Josh Sundquist is back with yet another epic Halloween costume that spotlights his remaining leg, after losing one to childhood cancer.
Each year, the motivational speaker and comedian debuts a clever outfit for Halloween that is meant to help other people with disabilities embrace their bodies. This year, Sundquist brought the iconic PIXAR lamp to life with some help from SoloRoboto Industries.
“Wait there’s a human inside that lamp,” the author captioned one of his posts featuring the incredible and complex costume, adding, “You guys have been requesting this one in the comments for years. Hope you enjoy.”
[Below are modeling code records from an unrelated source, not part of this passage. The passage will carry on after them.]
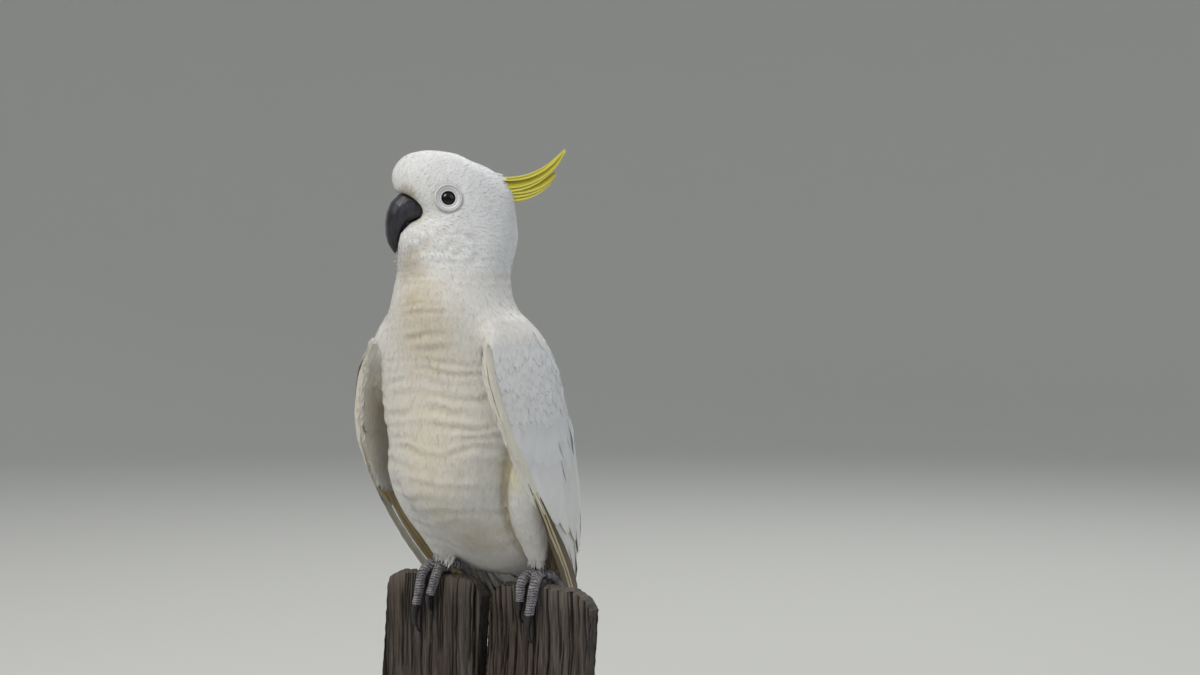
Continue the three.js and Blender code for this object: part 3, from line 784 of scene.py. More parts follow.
def vanes(line, normals, half_widths, heights, style, rng, camber, thick, soft, ragged=0.0,
          shaft=0.0):
    """Rings of points round each middle line: points, faces, each corner's normal, and facts.
    camber arches a vane, soft hides its shading, ragged frays its tip, shaft raises its middle."""
    widths, top, below = STYLES[style]
    count, rows = line.shape[:2]
    stations = np.linspace(0, 1, rows)
    share = np.interp(stations, np.linspace(0, 1, len(widths)), widths)
    ahead = unit(np.gradient(line, axis=1))
    side = unit(np.cross(ahead, normals))
    under = np.linspace(0.5, -0.5, below) if below > 1 else np.zeros(1)
    places = np.concatenate([top, under])
    arch = 1 - places**2
    ring = len(places)
    is_under = np.arange(ring) >= len(top)
    raised = np.where(is_under, -thick, 0.0) + shaft * np.exp(-((places / 0.07) ** 2)) * ~is_under
    half = half_widths[:, None] * share[None]
    # ragged tips: the last rings slide a little along the feather, each point by its own amount
    slide = rng.normal(0, 1, (count, rows, ring)) * ragged * ramp(stations, 0.55, 1.0)[:, None]
    points = (line[:, :, None] + side[:, :, None] * (half[..., None] * places)[..., None]
              + normals[:, :, None] * (heights[..., None] + camber * half[..., None] * arch
                                       + raised)[..., None]
              + ahead[:, :, None] * slide[..., None])
    start = np.arange(count * rows * ring).reshape(count, rows, ring)
    following = np.roll(start, -1, axis=2)
    walls = np.stack([start[:, :-1], following[:, :-1], following[:, 1:], start[:, 1:]], -1)
    half_ring = np.arange(ring // 2 - 1)
    ends = [half_ring, half_ring + 1, ring - 2 - half_ring, ring - 1 - half_ring]
    tip = np.stack([start[:, -1, e] for e in ends], -1)
    root = np.stack([start[:, 0, e] for e in reversed(ends)], -1)
    faces = np.concatenate([f.reshape(-1, 4) for f in (walls, tip, root)])
    # the top is shaded as if it were half melted into the surface below, which hides the mesh
    own = unit(normals[:, :, None] + side[:, :, None] * (camber * 2 * places)[:, None])
    own = unit(own * (1 - soft) + normals[:, :, None] * soft).reshape(-1, 3)
    below_face = np.broadcast_to(np.arange(ring) >= len(top) - 1, walls.shape[:3])
    down = np.broadcast_to(-normals[:, :-1, None], (*walls.shape[:3], 3))
    wall_shading = np.where(below_face[..., None, None], down[..., None, :], own[walls])
    shading = np.concatenate([wall_shading.reshape(-1, 4, 3), *(
        np.broadcast_to((sign * ahead[:, row])[:, None, None], (*caps.shape, 3)).reshape(-1, 4, 3)
        for sign, row, caps in ((1, -1, tip), (-1, 0, root)))])
    whole = np.ones((count, rows, ring))
    lengths = np.linalg.norm(np.diff(line, axis=1), axis=2).sum(1)
    facts = {
        "along": stations[:, None] * whole,
        "across": places * whole,
        "shade": rng.random(count)[:, None, None] * whole,
        "reach": lengths[:, None, None] * stations[:, None] * whole,
        "underside": is_under * whole,
    }
    return points, faces, shading, facts


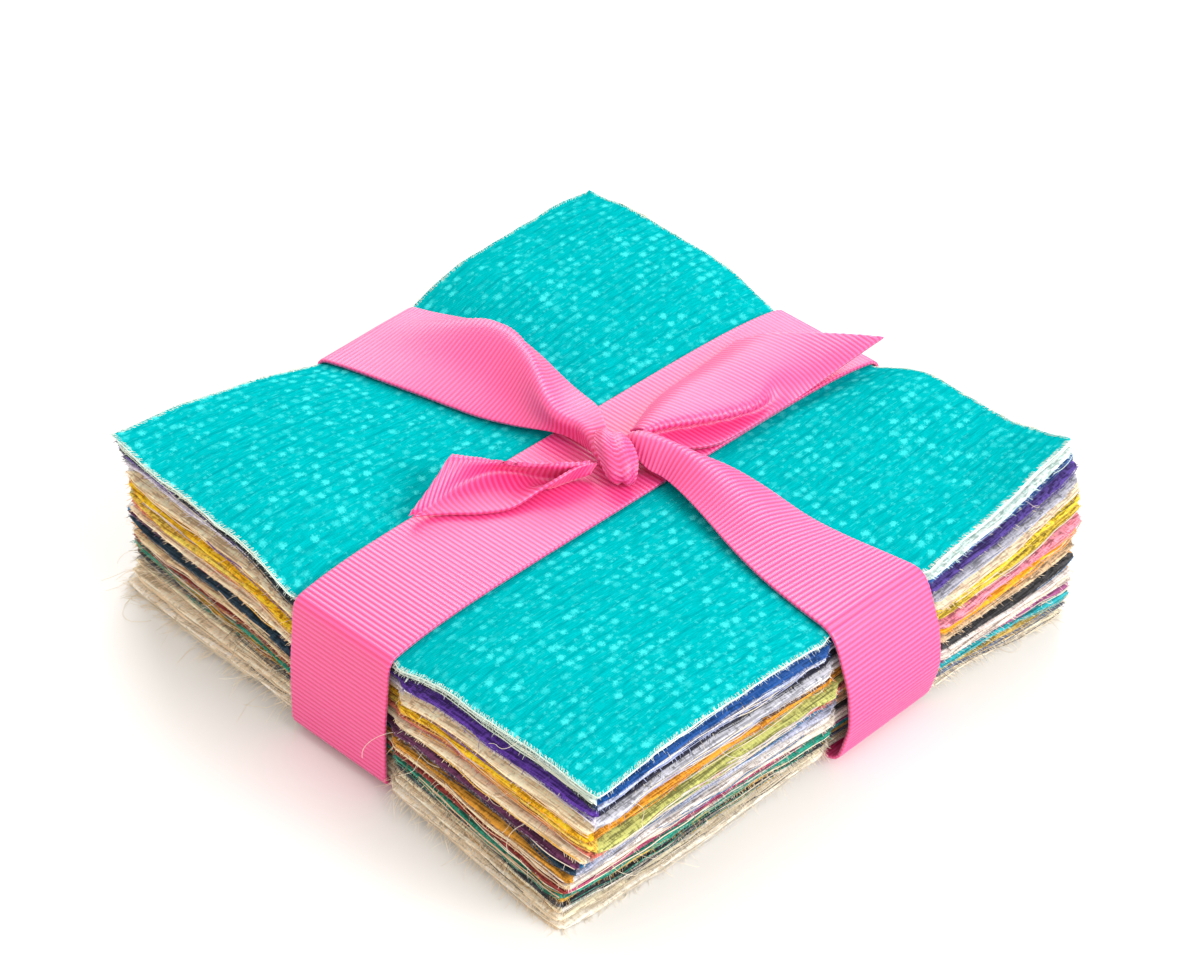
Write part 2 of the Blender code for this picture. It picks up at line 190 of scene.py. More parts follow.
def make_piece(name, verts, tris, materials, material_index=None, flat=False, uv=None):
    """A mesh object from arrays, in mm, in the row frame."""
    mesh = bpy.data.meshes.new(name)
    mesh.vertices.add(len(verts))
    mesh.vertices.foreach_set("co", (np.asarray(verts, float) * MM).ravel())
    mesh.loops.add(len(tris) * 3)
    mesh.loops.foreach_set("vertex_index", np.asarray(tris, np.int32).ravel())
    mesh.polygons.add(len(tris))
    mesh.polygons.foreach_set("loop_start", np.arange(0, len(tris) * 3, 3))
    if material_index is not None:
        mesh.polygons.foreach_set("material_index", material_index.astype(np.int32))
    mesh.polygons.foreach_set("use_smooth", np.full(len(tris), not flat))
    mesh.update(calc_edges=True)
    if uv is not None:
        layer = mesh.uv_layers.new(name="cloth")
        layer.data.foreach_set("uv", uv[np.asarray(tris).ravel()].ravel())
    for material in materials:
        mesh.materials.append(material)
    obj = bpy.data.objects.new(name, mesh)
    bpy.context.scene.collection.objects.link(obj)
    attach(obj, "root")
    return obj


def quads(a, b, c, d):
    """Two triangles for each quad."""
    return np.vstack([np.stack([a, b, c], -1).reshape(-1, 3), np.stack([a, c, d], -1).reshape(-1, 3)])


# ------------------------------------------------------------ the stack's shape
def run_x(y):
    return ALONG_Y_AT + ALONG_Y_SLOPE * y


def run_y(x):
    return ALONG_X_AT + ALONG_X_SLOPE * x


def profile(heights, t):
    place = np.clip(t, 0, 1) * 4
    i = np.minimum(3, place.astype(int))
    f = place - i

    def at(k):
        return np.take_along_axis(heights, np.clip(k, 0, 4)[:, None], 1)[:, 0]

    a, b, before, after = at(i), at(i + 1), at(i - 1), at(i + 2)
    slope_a = np.where(i == 0, b - a, (b - before) / 2)
    slope_b = np.where(i == 3, b - a, (after - a) / 2)
    f2, f3 = f * f, f * f * f
    return (
        a * (2 * f3 - 3 * f2 + 1)
        + slope_a * (f3 - 2 * f2 + f)
        + b * (3 * f2 - 2 * f3)
        + slope_b * (f3 - f2)
    )


def free_share(place, middle):
    side = np.where(place > middle, 1, -1)
    held = RIBBON_WIDTH / 2 + 1.0
    room = HALF - side * middle - held
    return side, np.clip((np.abs(place - middle) - held) / room, 0, 1)


def crown(t):
    return CROWN * (1 - np.minimum(1.0, np.abs(t)) ** CROWN_POWER)


def stack_height(level, x, y):
    """Under side of the square at a level (0 is the lowest) at points x, y."""
    side_x, a = free_share(x, run_x(y))
    side_y, b = free_share(y, run_y(x))
    wa, wb = smooth(a), smooth(b)
    quarter = (side_x > 0) * 2 + (side_y > 0)
    x_edge, y_edge = LOFT["x"][quarter], LOFT["y"][quarter]
    air = (
        (1 - wa) * crown(y / HALF)
        + wa * profile(x_edge, b)
        + (1 - wb) * crown(x / HALF)
        + wb * profile(y_edge, a)
        - (1 - wa) * (1 - wb) * CROWN
        - wa * wb * x_edge[:, -1]
    )
    air = np.maximum(0, air)
    low = UNDER_LIFT * (1 - smooth(a * 1.05) * smooth(b * 1.05))
    air = air + UNDER_LIFT - low
    share = np.full(len(x), level / (COUNT - 1))
    open_share = np.where(quarter == 3, CORNER_GAP_SHARE * wa * wb, 0)
    above = 1.0 if level >= CORNER_GAP_ABOVE else 0.0
    share = (1 - open_share) * share + open_share * above
    return low + level * (SHEET + GAP) + air * share, air


def place_on_square(row, u, v):
    t = radians(row[0])
    return u * cos(t) - v * sin(t) + row[1], u * sin(t) + v * cos(t) + row[2]


SIDE = 2 * HALF
CLOTH = 0.66  # thickness of the cloth that shows
TOP_CLOTH = 0.42  # the top two lie flat and look thinner


def cloth_thickness(number):
    return TOP_CLOTH if number < 2 else CLOTH


def perimeter(s, inset):
    """Own coordinates of the point at s along the edge, a distance inside it."""
    side = np.floor(s / SIDE).astype(int) % 4
    along = (s % SIDE) / SIDE * 2 - 1
    h = HALF - inset
    u = np.choose(side, [along * h, h, -along * h, -h])
    v = np.choose(side, [-h, along * h, h, -along * h])
    return side, along, u, v


FAR_PART = 3  # of the eight half sides: the far part of the +X side


def half_side(s):
    return np.floor(np.asarray(s) / SIDE * 2).astype(int) % 8


NORMALS = np.array([[0, -1], [1, 0], [0, 1], [-1, 0]], float)


def sheet_point(number, s, inset):
    """A point of a square's middle surface, from its place along the edge and in.

    The edge reaches out and droops by the square's own row, wanders along its
    length, and is straight where the ribbon holds it.
    """
    row = SQUARES[number]
    level = COUNT - 1 - number
    s = np.asarray(s, float)
    inset = np.broadcast_to(np.asarray(inset, float), s.shape)
    side, along, u, v = perimeter(s, inset)
    x, y = place_on_square(row, u, v)
    y_side = (side % 2) == 0
    off = np.where(y_side, x - run_x(y), y - run_y(x))
    free = smooth((np.abs(off) - 12.4) / 2.6)
    other = np.random.default_rng(900 + number).uniform(-0.4, 1.0, 4)
    part = half_side(s)
    row_reach = [*EDGES[number][0::2], *other]
    row_droop = [*EDGES[number][1::2], *np.maximum(0, other)]
    reach, droop = np.choose(part, row_reach), np.choose(part, row_droop)
    to_corner = (1 - np.abs(along)) * HALF
    fade = smooth(to_corner / 5.0)
    seed = 40 * number
    out = (
        reach * (0.35 + 0.65 * fade)
        + fade
        * (
            wander(s, seed + 1, 21.0, 0.15 if number == 0 else 0.42)
            + wander(s, seed + 2, 6.0, 0.18)
            + wander(s, seed + 3, 3.0, 0.08)
        )
    ) * free - 0.6 * (1 - free)
    out = out - 0.25 * np.exp(-to_corner / 0.8)
    near = np.exp(-inset / 3.0)
    n = NORMALS[side]
    u2 = u + n[:, 0] * out * near
    v2 = v + n[:, 1] * out * near
    x, y = place_on_square(row, u2, v2)
    z, air = stack_height(level, x, y)
    room = 0.10 + 0.45 * air / (COUNT - 1)
    close = np.exp(-inset / 7.0)
    ripple = (
        wander(s, seed + 4, 11.0, 0.9) + wander(s, seed + 5, 3.7, 0.45)
    ) * room * close * (0.25 + 0.75 * free)
    shared = wander(s, 7, 17.0, 0.5) * wander(np.full(s.shape, level * 1.0), 8, 6.0, 1.0)
    ripple += shared * free * close * min(1.0, level / 4) * (0.0 if number == 0 else 1.0)
    hang = droop * free * np.exp(-((np.maximum(inset, 0) / 2.0) ** 1.5)) * (0.8 + wander(s, seed + 6, 14.0, 0.25))
    thick = cloth_thickness(number)
    z = z + SHEET - thick / 2 + ripple - hang
    return np.stack([x, y, np.maximum(z, thick / 2 + 0.06)], -1)


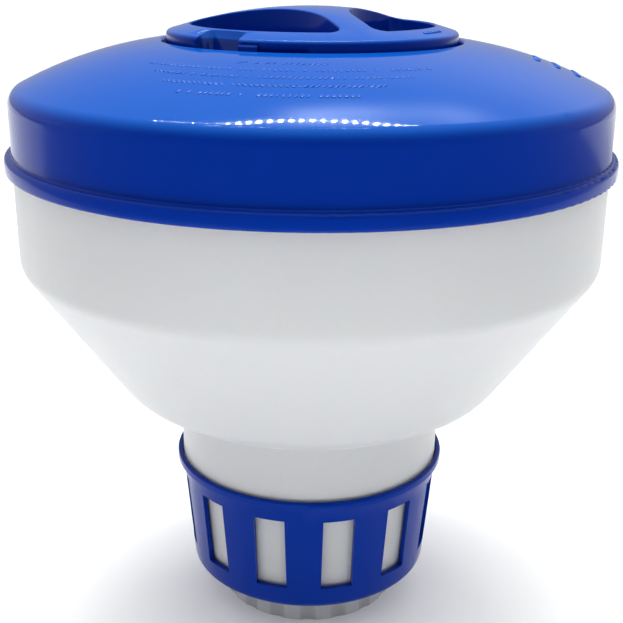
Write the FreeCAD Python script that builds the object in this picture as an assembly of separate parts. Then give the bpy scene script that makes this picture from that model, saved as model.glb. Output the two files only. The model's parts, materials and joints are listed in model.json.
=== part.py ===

The contraption is even capable of lighting up, and Sundquist later shared videos of himself in gear while recreating the familiar scene when the lamp crushes the ‘I’ in PIXAR.
Sundquist was diagnosed with a rare form of bone cancer as a child that resulted in his left leg being amputated at age 9 as part of his treatment. He began making single-leg costumes for himself in 2010, a tradition that started as just a way to make his friends laugh at parties, he told PEOPLE in 2017.
“Growing up, I was really self-conscious about the way I looked,” Sundquist told PEOPLE. “I always wore an artificial leg and I didn’t want anyone to know I was an amputee.”
“So I think my teenage self would be very surprised to know that not only am I pretty comfortable with my appearance now, I even call attention to what makes me different with these costumes,” he added. “It’s certainly an unexpected plot twist of my life that Halloween has become such an important holiday for me.”
From dressing up as an IHOP sign and a partially eaten gingerbread man, to even the leg lamp from A Christmas Story, Sundquist’s costumes go viral each year for their creativity and positive messaging.
“When I was a child, I wanted to be a Disney animator when I grew up. At age nine I lost my leg to cancer,” Sundquist told PEOPLE in 2018. “A few weeks later I got a letter from an animator at Walt Disney who happened to be a double amputee. His name was Broose Johnson. Make-A-Wish later gave me the chance to meet him.”
The letter Broose had sent him had a drawing of Genie, which was one of the characters he animated, Sundquist explained at the time, inspiring him to dress as the blue wish-granter.
“I wanted to dress as Genie as a tribute to Broose, to Make-A-Wish, and, of course, to Robin Williams,” he told PEOPLE. The late Williams portrayed Genie in the 1992 version of Aladdin.